There are even “AI humanizers,” special tools that make AI text look more human. Pagram is able to detect them as well, so far - setting off an AI detection arms race. 

The October paper is the work primarily of Jenna Russell, a PhD student in computer science at the University of Maryland, Mohit Iyyer, Jenna’s mentor, and other colleagues from the University, Spero, Ami and others at Pangram. 

Analyzing 185,000 newspaper articles from this year, across 1500 American newspapers, they find the overall rate of fully AI-written articles a shocking 5%, and “mixed” another 4%, for a total of 9%. The rate was higher for articles about technology - no surprise! (16%) and health - no good! (12%). 

The rate is lower in the top newspapers - New York Times, Washington Post and Wall Street Journal, where it is 0.7% (still substantial, in my view). Here is the full picture by topic.

Spero and colleagues created a portal where you can look up by article, newspaper, or reporter 

There I  found a couple of examples of fully AI-written articles: here is one from the NYT from July 2025:

And here is one from WaPo:

Not surprisingly, Opinion pieces are over 6-times more likely to be AI-written than work by professional journalists. Here are some notable Opinion pieces identified in the article that were fully AI written:

Ultimately, in addition to the proliferation of AI slop, the authors of the article point out two other very concerning things:  

First, the majority of newspapers have no AI policies. Out of 100 newspapers the article examined, only two - New York Post and Michigan Daily - prohibit AI. Seven others allow but require disclosure. The other 91 have no policy whatsoever. 
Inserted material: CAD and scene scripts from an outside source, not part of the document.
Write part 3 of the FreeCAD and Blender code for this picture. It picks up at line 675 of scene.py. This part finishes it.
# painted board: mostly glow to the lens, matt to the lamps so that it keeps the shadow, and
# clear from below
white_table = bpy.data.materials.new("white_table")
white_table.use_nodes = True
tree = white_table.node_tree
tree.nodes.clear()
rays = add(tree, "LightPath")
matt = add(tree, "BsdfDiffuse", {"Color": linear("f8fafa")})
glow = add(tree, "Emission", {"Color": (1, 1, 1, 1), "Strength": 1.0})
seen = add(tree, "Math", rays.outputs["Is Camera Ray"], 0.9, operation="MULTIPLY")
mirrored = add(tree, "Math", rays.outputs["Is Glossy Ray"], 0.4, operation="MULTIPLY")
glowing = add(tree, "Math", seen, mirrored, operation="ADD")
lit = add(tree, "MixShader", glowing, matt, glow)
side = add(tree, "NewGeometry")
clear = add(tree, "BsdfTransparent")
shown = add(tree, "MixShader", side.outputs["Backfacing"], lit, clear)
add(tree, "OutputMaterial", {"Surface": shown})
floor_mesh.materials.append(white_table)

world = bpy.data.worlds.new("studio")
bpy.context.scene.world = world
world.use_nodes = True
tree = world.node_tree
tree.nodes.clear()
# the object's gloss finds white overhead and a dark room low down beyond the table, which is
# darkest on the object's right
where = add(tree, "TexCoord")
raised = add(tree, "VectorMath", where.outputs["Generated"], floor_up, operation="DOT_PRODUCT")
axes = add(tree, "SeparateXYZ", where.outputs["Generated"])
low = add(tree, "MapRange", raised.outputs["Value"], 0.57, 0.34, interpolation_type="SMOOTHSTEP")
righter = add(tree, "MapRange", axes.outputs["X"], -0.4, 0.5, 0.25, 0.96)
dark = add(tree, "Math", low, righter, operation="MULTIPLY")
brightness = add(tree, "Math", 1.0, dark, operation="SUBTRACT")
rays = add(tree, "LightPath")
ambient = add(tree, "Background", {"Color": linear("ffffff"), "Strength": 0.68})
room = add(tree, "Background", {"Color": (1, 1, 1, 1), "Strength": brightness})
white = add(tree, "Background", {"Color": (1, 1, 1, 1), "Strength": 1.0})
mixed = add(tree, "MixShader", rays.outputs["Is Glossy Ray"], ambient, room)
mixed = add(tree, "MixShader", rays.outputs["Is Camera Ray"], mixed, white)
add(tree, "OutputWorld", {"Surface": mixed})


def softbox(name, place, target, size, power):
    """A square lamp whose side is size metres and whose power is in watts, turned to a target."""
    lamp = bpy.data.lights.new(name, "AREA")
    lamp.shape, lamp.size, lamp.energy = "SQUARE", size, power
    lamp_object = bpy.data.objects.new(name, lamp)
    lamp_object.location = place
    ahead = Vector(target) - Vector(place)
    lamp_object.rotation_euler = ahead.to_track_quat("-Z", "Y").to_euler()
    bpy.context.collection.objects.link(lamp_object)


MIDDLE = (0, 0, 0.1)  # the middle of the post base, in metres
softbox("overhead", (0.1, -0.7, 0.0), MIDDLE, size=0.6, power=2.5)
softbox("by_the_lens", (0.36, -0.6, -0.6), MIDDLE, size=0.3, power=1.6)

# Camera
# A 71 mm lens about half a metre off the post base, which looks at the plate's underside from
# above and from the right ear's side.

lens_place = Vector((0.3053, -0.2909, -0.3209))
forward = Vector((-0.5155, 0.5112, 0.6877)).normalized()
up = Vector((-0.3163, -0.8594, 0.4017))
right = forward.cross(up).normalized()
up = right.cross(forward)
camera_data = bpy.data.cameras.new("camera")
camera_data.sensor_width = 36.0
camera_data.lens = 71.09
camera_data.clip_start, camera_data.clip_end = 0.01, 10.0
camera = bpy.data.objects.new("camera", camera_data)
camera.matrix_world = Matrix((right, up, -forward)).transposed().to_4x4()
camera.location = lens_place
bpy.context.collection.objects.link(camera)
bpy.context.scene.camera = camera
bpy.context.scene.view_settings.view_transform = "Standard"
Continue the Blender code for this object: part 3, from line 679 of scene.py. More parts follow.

And second, there is no disclosure. Out of 100 AI-written articles Pangram detected, most were not marked as such. Even newspapers that require disclosure did not always do it. 

The authors conclude: “Overall, our audit highlights the immediate need for greater transparency and updated editorial standards regarding the use of AI in journalism to maintain public trust.”

And, as a side note - the article came out about a month ago. There has been zero press coverage so far.